May 10th, 2010 by Catherine | No Comments | Filed in Plus Size Fashion

This weekend, Louise France, over at the Times Online profiled Gary Dakin, who manages all of the big name plus size models including Crystal Renn and Tara Lynn – the plus size supermodels.  Check out an exerpt from the article below and let us know what you think.  Are plus size models a trend?  Do you like that La Grande Dame only uses models size 14+? 

Tara Lynn, Plus Size Model, in FR Elle

Tara Lynn, Plus Size Model, in FR Elle

Gary Dakin runs the plus-size division of Ford Models, one of the world’s best-known and oldest modelling agencies, which has represented everyone from Chanel Iman to Christy Turlington, Elle Macpherson to Alek Wek. On the plus size side of the business, Dakin’s biggest star is Crystal Renn, the world’s first size 14 supermodel, whose career famously took off as soon as she stopped starving herself and began eating again.

Dakin and Renn stand by the buffet table and encourage everyone to try the chocolate sponge with strawberry filling. Renn, the face of Evans, is slimmer than she was the first time we met six months ago, when she was about to publish her memoir, Hungry, but she would still be too large to be a mainstream model. Next to Renn’s big hair and long legs, Dakin looks somehow small in comparison.

“Do you often tell your models to eat?” I ask him. “Absolutely,” he replies. “Some of them have been struggling for so long they don’t know how to eat any more. They don’t know how not to be hungry.”

“Are they psychologically damaged when they come to you?” I wonder. “Yes,” he replies. “For lots of reasons.” When Renn met Dakin she had, by her own admission, almost died of anorexia. At another agency she had barely eaten and exercised manically in a bid to keep her weight down to model requirements. “Mostly there is relief. We’re not saying, ‘What’s your hip measurement?’ We’re like, ‘You gained a pound. You look great.’” Renn, who grew up not knowing who her father was, calls Dakin a father figure. When she got married four years ago he walked her down the aisle…

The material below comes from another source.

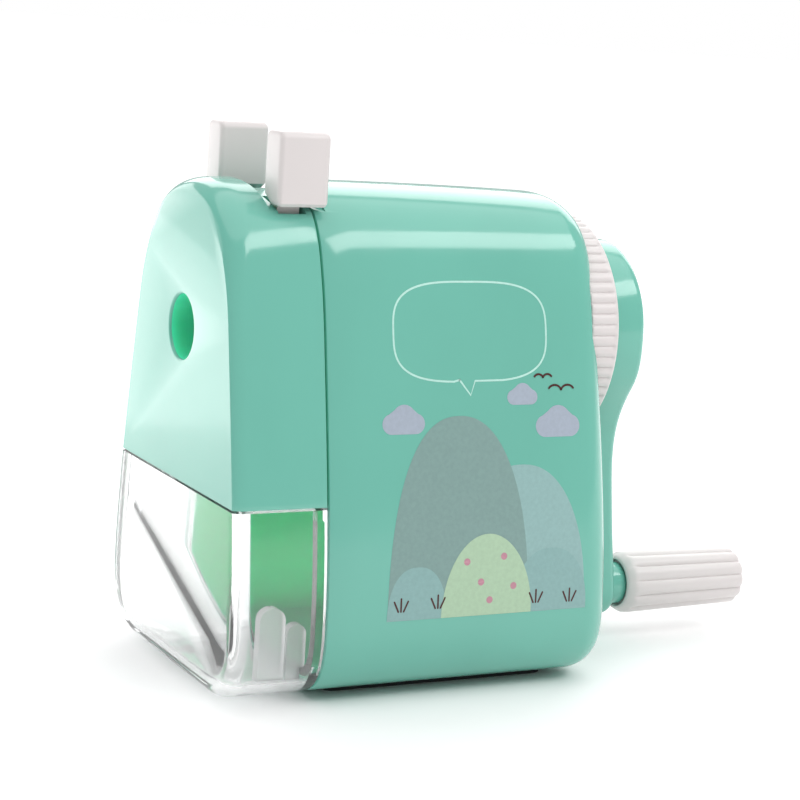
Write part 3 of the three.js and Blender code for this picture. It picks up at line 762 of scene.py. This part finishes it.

“A lot of people in the industry didn’t like these kinds of images,” says Dakin. “A lot. They said the girls looked cataloguey, or fat. This is bullshit. These girls look amazing.” In one shoot in the same magazine Crystal Renn was photographed opposite the size 4 model Jacquelyn Jablonski in exactly the same clothes. “Renn wiped the floor with her,” says Dakin. It’s true, Renn did look amazing – though she tells me later that most of the clothes did not do up at the back. (There’s an ongoing debate in the industry that samples – the clothes that designers send out ahead of time for models to pose in for fashion shoots – are too small, and are getting smaller. Tara Lynn tells me: “I spend half my life walking around in clothes with my bottom hanging out. All these gorgeous clothes and nothing fits me. No wonder they always shoot me naked.”)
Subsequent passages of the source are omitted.